## EXERCISE
Locate the lines where "with" occurs and copy them as they stand.

## RECORDS SUPPLIED

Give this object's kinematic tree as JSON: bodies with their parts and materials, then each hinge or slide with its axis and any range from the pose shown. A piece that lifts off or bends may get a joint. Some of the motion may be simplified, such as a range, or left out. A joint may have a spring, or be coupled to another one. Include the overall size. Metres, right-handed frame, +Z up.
--
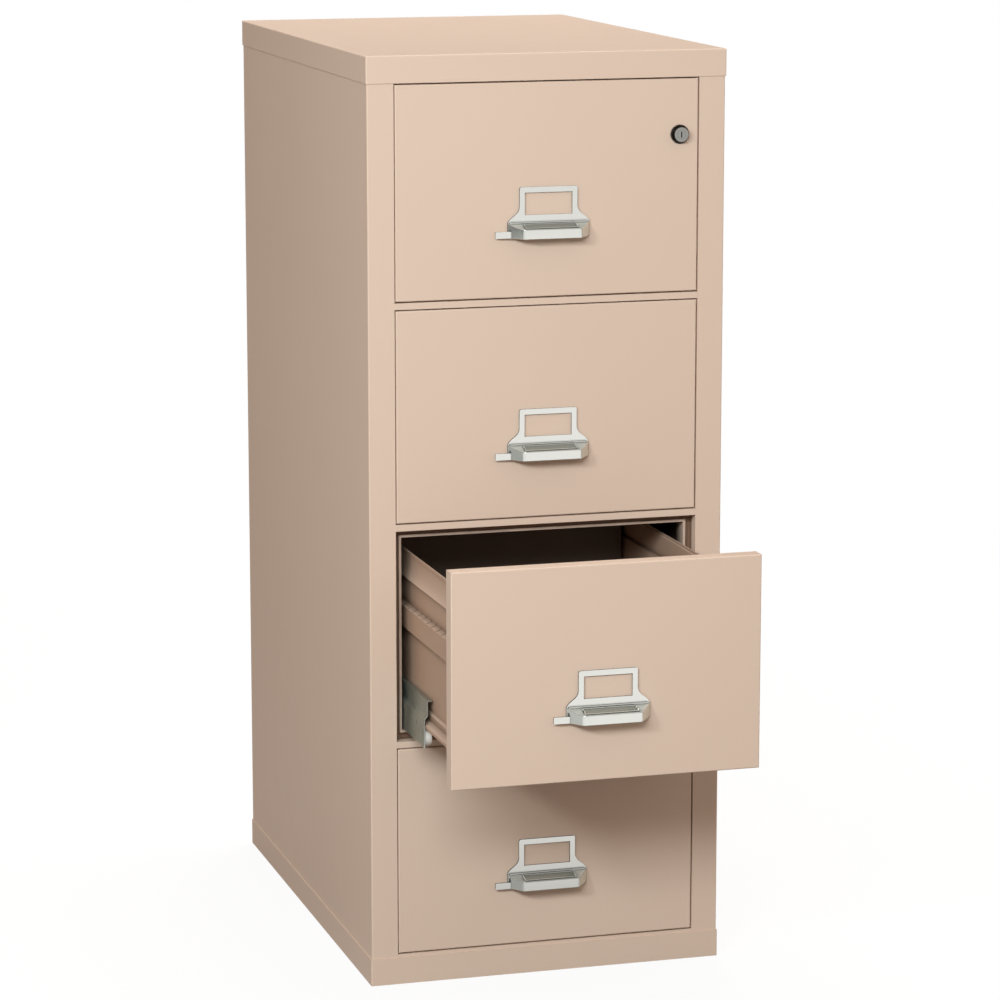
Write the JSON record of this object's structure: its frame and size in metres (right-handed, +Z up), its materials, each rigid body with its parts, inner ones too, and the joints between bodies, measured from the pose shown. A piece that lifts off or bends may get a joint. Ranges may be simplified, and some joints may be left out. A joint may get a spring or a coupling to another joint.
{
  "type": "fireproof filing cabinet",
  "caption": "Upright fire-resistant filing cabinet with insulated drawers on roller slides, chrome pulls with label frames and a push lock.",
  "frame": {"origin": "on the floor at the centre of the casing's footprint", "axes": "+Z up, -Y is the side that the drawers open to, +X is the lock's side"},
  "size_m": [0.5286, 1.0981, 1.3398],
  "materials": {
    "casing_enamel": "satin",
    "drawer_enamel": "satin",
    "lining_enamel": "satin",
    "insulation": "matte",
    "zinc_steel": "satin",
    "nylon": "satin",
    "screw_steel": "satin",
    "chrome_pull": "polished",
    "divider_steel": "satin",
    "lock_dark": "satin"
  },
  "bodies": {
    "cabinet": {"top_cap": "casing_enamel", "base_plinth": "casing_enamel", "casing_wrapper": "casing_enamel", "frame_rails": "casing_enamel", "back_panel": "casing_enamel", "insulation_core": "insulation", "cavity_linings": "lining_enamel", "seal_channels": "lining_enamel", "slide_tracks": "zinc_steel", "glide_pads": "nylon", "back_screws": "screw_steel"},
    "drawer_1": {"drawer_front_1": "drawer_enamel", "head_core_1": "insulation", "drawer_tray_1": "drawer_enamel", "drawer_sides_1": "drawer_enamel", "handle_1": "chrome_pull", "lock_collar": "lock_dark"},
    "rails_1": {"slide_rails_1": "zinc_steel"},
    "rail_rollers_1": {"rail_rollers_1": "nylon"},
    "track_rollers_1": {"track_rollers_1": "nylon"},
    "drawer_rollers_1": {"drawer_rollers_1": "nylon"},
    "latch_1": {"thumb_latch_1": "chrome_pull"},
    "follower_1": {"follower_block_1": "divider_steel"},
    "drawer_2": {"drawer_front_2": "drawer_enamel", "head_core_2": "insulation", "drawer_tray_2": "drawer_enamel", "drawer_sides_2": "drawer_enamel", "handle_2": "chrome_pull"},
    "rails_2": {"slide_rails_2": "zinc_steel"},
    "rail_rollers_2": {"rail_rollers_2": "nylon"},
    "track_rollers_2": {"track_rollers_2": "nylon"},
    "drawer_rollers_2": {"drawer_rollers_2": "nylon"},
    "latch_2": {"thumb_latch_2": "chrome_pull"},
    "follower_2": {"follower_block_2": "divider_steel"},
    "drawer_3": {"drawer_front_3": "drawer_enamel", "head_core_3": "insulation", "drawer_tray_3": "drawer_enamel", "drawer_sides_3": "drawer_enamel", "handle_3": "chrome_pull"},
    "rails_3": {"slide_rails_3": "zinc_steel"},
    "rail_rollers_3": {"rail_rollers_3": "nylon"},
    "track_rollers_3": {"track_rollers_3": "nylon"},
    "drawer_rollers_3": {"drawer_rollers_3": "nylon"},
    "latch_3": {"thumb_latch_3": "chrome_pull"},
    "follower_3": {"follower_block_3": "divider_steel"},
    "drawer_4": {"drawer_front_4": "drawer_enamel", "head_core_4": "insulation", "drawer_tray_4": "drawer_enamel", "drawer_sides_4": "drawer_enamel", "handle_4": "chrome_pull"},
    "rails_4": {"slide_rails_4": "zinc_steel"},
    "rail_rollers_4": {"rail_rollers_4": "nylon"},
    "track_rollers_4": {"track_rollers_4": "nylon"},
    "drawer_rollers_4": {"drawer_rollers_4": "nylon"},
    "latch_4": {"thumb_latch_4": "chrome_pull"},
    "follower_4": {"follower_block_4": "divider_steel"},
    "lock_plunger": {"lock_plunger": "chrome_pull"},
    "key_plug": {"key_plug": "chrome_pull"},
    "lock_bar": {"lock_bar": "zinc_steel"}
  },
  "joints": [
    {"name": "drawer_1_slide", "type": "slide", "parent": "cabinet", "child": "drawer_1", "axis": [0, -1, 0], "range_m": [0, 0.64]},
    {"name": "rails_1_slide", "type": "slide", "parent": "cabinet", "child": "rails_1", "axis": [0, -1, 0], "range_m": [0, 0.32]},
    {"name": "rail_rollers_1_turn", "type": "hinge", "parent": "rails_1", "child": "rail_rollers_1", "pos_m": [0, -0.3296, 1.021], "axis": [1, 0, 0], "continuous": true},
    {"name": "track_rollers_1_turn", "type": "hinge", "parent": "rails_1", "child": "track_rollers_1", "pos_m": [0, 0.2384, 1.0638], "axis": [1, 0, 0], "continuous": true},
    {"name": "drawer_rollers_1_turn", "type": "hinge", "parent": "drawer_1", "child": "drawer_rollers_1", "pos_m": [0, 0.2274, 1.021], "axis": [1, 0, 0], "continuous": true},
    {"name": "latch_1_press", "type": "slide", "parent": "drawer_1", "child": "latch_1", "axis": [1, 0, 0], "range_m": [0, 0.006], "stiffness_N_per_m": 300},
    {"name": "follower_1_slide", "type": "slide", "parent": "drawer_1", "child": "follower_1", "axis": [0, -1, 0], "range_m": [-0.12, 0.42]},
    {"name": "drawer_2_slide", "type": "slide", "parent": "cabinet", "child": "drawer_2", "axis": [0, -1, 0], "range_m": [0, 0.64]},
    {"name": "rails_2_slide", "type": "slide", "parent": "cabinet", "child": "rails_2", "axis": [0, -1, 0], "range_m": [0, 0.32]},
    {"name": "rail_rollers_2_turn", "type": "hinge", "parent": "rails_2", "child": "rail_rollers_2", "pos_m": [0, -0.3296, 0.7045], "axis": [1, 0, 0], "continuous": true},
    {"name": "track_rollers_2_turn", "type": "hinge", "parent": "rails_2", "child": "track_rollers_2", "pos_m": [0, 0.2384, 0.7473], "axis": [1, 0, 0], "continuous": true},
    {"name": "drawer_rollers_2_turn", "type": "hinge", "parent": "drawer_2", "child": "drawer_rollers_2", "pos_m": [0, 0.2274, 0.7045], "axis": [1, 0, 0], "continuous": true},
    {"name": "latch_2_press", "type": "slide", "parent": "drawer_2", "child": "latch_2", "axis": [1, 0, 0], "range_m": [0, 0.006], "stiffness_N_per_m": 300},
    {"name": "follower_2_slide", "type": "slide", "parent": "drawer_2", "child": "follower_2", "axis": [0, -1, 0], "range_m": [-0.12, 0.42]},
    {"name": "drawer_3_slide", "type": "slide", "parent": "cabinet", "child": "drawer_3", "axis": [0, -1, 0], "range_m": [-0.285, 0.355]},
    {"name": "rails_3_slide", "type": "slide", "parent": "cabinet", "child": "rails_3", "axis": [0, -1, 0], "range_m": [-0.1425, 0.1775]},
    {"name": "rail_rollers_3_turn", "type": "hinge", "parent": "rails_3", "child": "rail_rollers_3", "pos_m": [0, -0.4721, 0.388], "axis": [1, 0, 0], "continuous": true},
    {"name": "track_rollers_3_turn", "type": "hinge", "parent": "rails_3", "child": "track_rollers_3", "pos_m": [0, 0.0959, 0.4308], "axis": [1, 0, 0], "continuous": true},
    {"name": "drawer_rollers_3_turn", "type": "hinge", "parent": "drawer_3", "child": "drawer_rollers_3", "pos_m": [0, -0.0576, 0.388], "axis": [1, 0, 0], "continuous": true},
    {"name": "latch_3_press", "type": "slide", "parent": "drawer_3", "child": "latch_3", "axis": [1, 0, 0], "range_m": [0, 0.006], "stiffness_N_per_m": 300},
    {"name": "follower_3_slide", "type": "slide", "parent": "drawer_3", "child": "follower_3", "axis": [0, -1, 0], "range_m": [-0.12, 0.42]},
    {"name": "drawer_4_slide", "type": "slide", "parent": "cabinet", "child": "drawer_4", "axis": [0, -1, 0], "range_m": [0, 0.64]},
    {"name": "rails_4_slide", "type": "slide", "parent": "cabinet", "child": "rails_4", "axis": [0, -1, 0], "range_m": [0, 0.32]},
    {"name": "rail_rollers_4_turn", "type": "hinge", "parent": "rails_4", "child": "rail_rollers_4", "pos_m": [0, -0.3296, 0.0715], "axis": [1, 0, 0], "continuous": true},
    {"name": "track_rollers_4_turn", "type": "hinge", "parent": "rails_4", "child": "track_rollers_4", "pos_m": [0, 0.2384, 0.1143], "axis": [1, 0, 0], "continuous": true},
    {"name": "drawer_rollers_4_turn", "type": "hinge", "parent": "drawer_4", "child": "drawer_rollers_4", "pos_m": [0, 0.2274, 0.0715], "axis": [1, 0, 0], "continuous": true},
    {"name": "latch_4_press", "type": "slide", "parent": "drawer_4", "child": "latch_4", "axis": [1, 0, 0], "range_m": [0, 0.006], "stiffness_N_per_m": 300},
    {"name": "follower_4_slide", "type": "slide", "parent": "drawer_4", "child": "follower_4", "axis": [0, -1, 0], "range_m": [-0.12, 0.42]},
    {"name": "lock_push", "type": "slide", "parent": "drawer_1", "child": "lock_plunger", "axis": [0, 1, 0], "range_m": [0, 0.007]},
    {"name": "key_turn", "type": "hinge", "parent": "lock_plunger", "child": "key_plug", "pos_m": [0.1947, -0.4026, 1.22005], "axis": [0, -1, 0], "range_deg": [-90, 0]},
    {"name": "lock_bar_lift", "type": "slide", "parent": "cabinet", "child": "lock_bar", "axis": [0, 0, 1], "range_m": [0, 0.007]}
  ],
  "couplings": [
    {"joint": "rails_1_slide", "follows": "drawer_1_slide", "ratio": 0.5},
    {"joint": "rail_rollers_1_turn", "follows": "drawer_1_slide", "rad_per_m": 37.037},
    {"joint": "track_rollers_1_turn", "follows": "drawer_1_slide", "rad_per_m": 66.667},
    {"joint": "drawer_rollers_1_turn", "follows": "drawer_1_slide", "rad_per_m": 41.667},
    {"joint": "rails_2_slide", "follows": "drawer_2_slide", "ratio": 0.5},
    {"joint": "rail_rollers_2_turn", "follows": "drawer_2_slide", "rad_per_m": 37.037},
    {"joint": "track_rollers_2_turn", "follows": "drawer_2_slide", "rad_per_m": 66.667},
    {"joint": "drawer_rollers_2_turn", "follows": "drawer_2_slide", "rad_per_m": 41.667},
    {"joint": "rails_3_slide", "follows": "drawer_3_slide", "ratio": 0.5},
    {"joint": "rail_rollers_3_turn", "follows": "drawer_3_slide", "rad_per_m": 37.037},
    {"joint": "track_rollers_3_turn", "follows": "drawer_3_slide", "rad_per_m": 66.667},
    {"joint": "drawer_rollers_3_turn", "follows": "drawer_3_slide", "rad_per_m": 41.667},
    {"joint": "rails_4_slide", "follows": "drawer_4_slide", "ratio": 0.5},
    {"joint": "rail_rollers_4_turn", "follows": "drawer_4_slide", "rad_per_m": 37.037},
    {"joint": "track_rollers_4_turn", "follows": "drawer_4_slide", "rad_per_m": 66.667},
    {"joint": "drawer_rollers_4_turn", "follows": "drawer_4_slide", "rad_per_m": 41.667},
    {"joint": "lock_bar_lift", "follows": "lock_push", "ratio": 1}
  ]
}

## OUTPUT OF THE EXERCISE
Give this object's kinematic tree as JSON: bodies with their parts and materials, then each hinge or slide with its axis and any range from the pose shown. A piece that lifts off or bends may get a joint. Some of the motion may be simplified, such as a range, or left out. A joint may have a spring, or be coupled to another one. Include the overall size. Metres, right-handed frame, +Z up.
Write the JSON record of this object's structure: its frame and size in metres (right-handed, +Z up), its materials, each rigid body with its parts, inner ones too, and the joints between bodies, measured from the pose shown. A piece that lifts off or bends may get a joint. Ranges may be simplified, and some joints may be left out. A joint may get a spring or a coupling to another joint.
  "caption": "Upright fire-resistant filing cabinet with insulated drawers on roller slides, chrome pulls with label frames and a push lock.",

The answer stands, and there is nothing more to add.